Given problem: Write out each line exactly as it stands, please.

Data block:

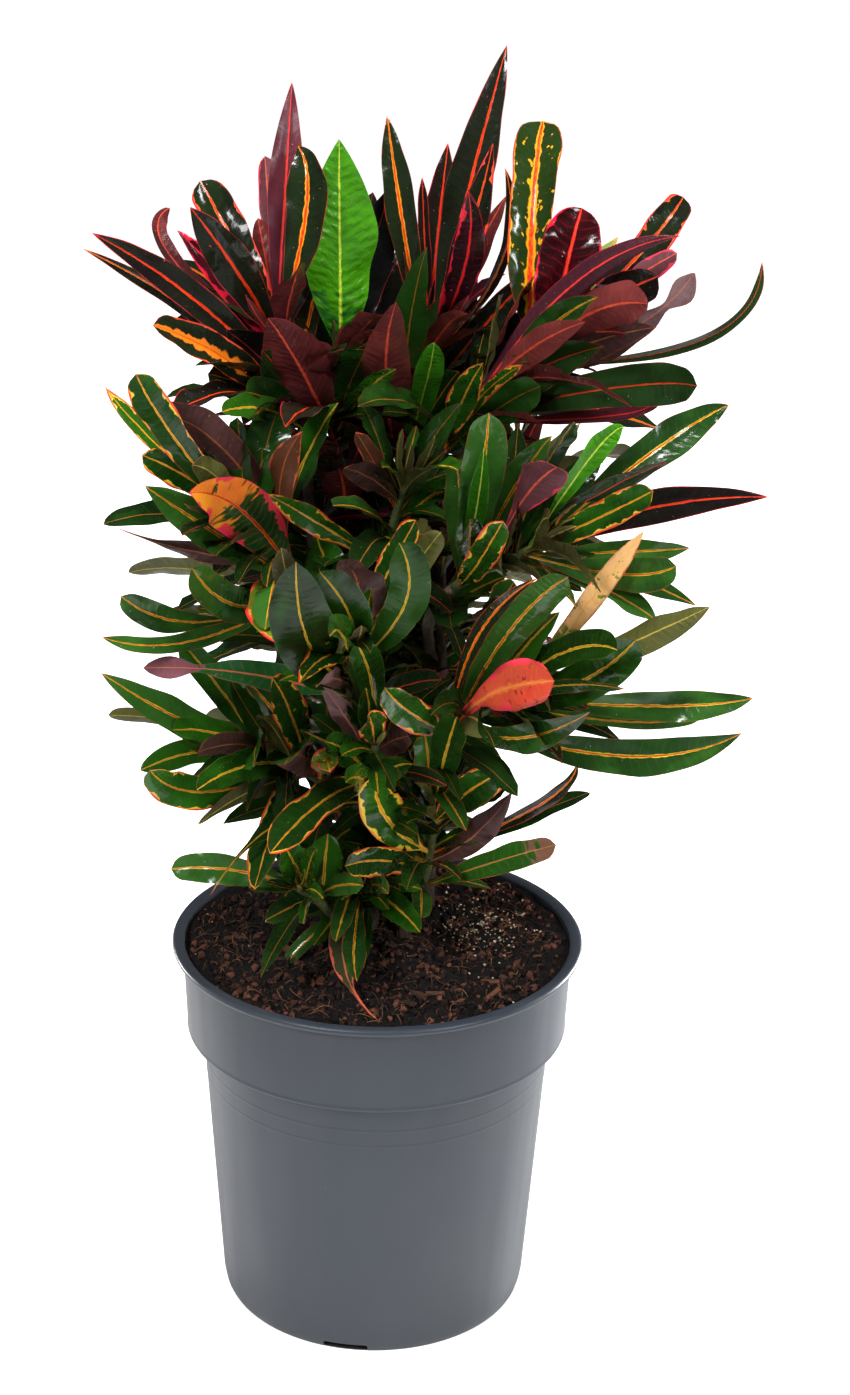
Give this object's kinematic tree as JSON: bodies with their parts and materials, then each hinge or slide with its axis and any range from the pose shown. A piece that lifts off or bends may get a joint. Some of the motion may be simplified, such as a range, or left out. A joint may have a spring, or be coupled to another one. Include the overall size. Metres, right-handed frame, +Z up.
{
  "type": "potted croton plant",
  "caption": "Bushy potted croton: long glossy striped leaves on branching woody stems, in soil in a tapered round plastic nursery pot with a rolled rim.",
  "frame": {"origin": "centre of the pot's underside, where it rests", "axes": "+Z up along the pot's axis, -Y towards the viewer of the picture, +X to the viewer's right"},
  "size_m": [0.3188, 0.3659, 0.6417],
  "materials": {
    "pot_plastic": "satin moulded plastic, slate grey",
    "potting_soil": "dark crumbly potting soil with bark fibres and pale grains",
    "bark": "rough grey-brown bark",
    "dark_foliage": "glossy blackish green leaves with scarlet and orange ribs and margins, wine-red undersides",
    "green_foliage": "glossy green leaves with yellow and orange ribs and margins, olive and brown undersides"
  },
  "bodies": {
    "root": {"pot": "pot_plastic", "soil": "potting_soil", "trunk_front": "bark", "trunk_low": "bark", "trunk_left": "bark", "trunk_mid": "bark", "trunk_right": "bark", "trunk_back": "bark", "shoot_crown_left": "dark_foliage", "shoot_crown_mid": "dark_foliage", "shoot_crown_tall": "dark_foliage", "shoot_crown_right": "dark_foliage", "shoot_back_crown": "dark_foliage", "shoot_mid_core": "green_foliage", "shoot_low_core": "green_foliage", "shoot_mid_left": "green_foliage", "shoot_mid_front": "green_foliage", "shoot_mid_right": "green_foliage", "shoot_low_right": "green_foliage", "shoot_low_left": "green_foliage", "shoot_foot_left": "green_foliage", "shoot_foot_front": "green_foliage", "shoot_foot_right": "green_foliage", "shoot_back_left": "green_foliage", "shoot_back_right": "green_foliage", "shoot_back_low": "green_foliage", "shoot_back_foot": "green_foliage", "shoot_back_mid": "green_foliage"}
  },
  "joints": []
}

The response:
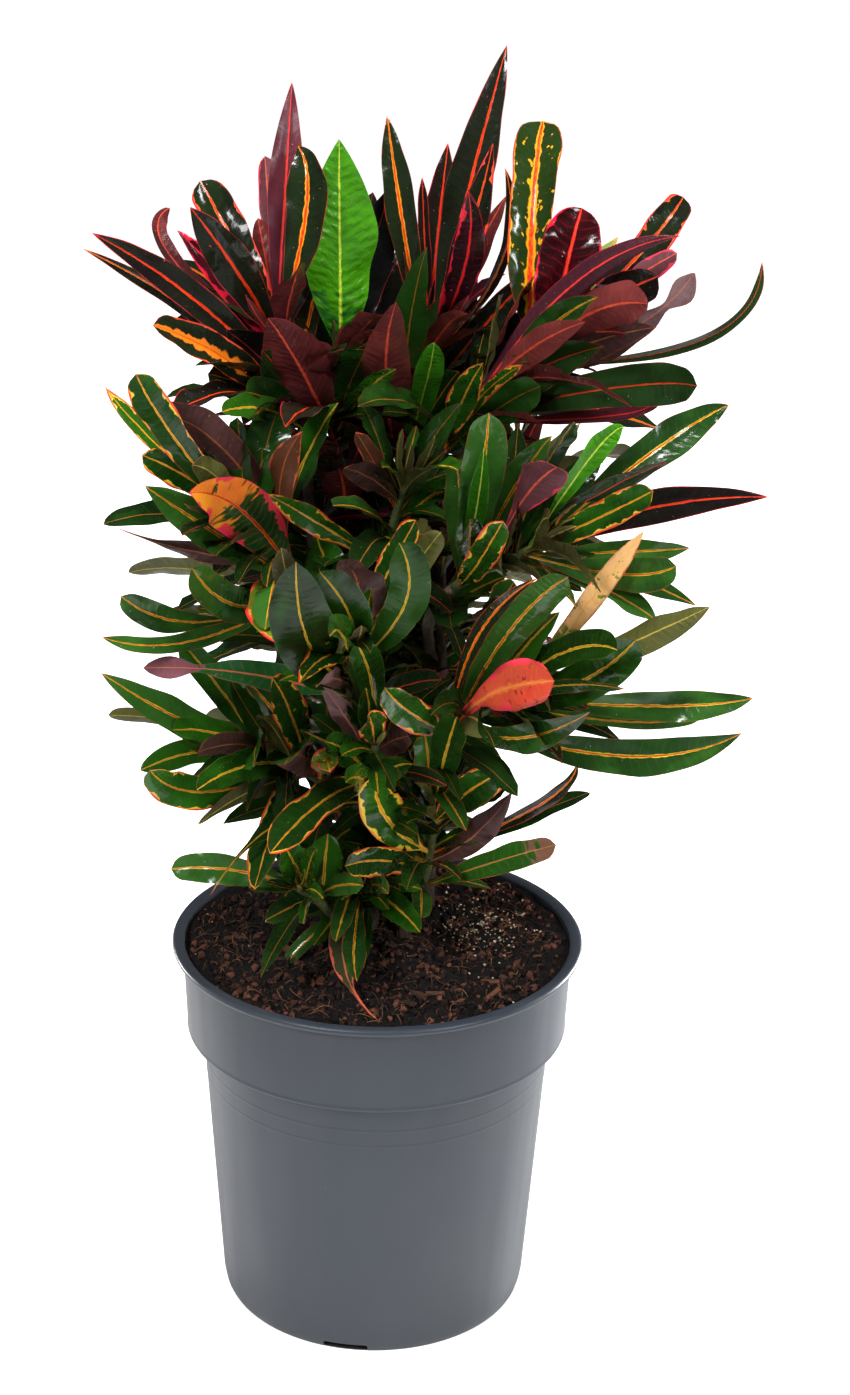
Give this object's kinematic tree as JSON: bodies with their parts and materials, then each hinge or slide with its axis and any range from the pose shown. A piece that lifts off or bends may get a joint. Some of the motion may be simplified, such as a range, or left out. A joint may have a spring, or be coupled to another one. Include the overall size. Metres, right-handed frame, +Z up.
{
  "type": "potted croton plant",
  "caption": "Bushy potted croton: long glossy striped leaves on branching woody stems, in soil in a tapered round plastic nursery pot with a rolled rim.",
  "frame": {"origin": "centre of the pot's underside, where it rests", "axes": "+Z up along the pot's axis, -Y towards the viewer of the picture, +X to the viewer's right"},
  "size_m": [0.3188, 0.3659, 0.6417],
  "materials": {
    "pot_plastic": "satin moulded plastic, slate grey",
    "potting_soil": "dark crumbly potting soil with bark fibres and pale grains",
    "bark": "rough grey-brown bark",
    "dark_foliage": "glossy blackish green leaves with scarlet and orange ribs and margins, wine-red undersides",
    "green_foliage": "glossy green leaves with yellow and orange ribs and margins, olive and brown undersides"
  },
  "bodies": {
    "root": {"pot": "pot_plastic", "soil": "potting_soil", "trunk_front": "bark", "trunk_low": "bark", "trunk_left": "bark", "trunk_mid": "bark", "trunk_right": "bark", "trunk_back": "bark", "shoot_crown_left": "dark_foliage", "shoot_crown_mid": "dark_foliage", "shoot_crown_tall": "dark_foliage", "shoot_crown_right": "dark_foliage", "shoot_back_crown": "dark_foliage", "shoot_mid_core": "green_foliage", "shoot_low_core": "green_foliage", "shoot_mid_left": "green_foliage", "shoot_mid_front": "green_foliage", "shoot_mid_right": "green_foliage", "shoot_low_right": "green_foliage", "shoot_low_left": "green_foliage", "shoot_foot_left": "green_foliage", "shoot_foot_front": "green_foliage", "shoot_foot_right": "green_foliage", "shoot_back_left": "green_foliage", "shoot_back_right": "green_foliage", "shoot_back_low": "green_foliage", "shoot_back_foot": "green_foliage", "shoot_back_mid": "green_foliage"}
  },
  "joints": []
}